Alain Blum is a professor at the Ecole des Hautes Etudes en Sciences Sociales (EHESS) and senior researcher at the French Institute for Demographic Studies (INED). He has been the director of the Centre for Russian, Caucasian and Central European studies (EHESS-CNRS) from 2004 to 2012. He is the head of “Mobilités, parcours et territoires” Research department at INED.

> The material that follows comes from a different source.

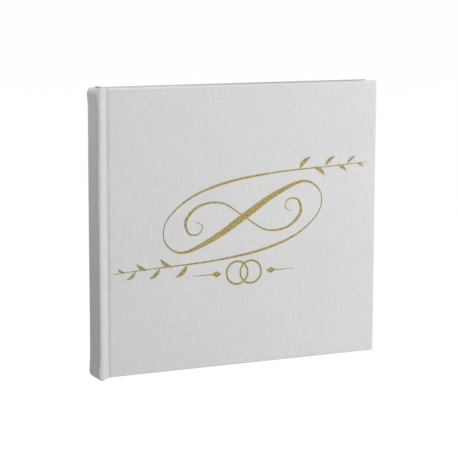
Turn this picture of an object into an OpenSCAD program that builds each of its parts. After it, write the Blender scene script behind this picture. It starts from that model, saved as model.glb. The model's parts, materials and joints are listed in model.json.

Demographer, statistician and historian, he worked for many years on the population history of Russia, Caucasus, Central Asia and Eastern Europe. His current research focuses on the one hand, on the forced displacement of population, in the frame of the question on the relationship between political violence and social and demographic transformations. He is studying trajectories of people deported from central and eastern Europe to the USSR, putting a special emphasis on those who were deported from Western Ukraine and Lithuania. Moreover, within a broader reflection on the social and political history of the USSR, he works on political violence in the USSR during the Stalinist period. Finally he is also working on demographic and social transformations of contemporary Russia, put in perspective with the Russian and Soviet demographic history as a whole.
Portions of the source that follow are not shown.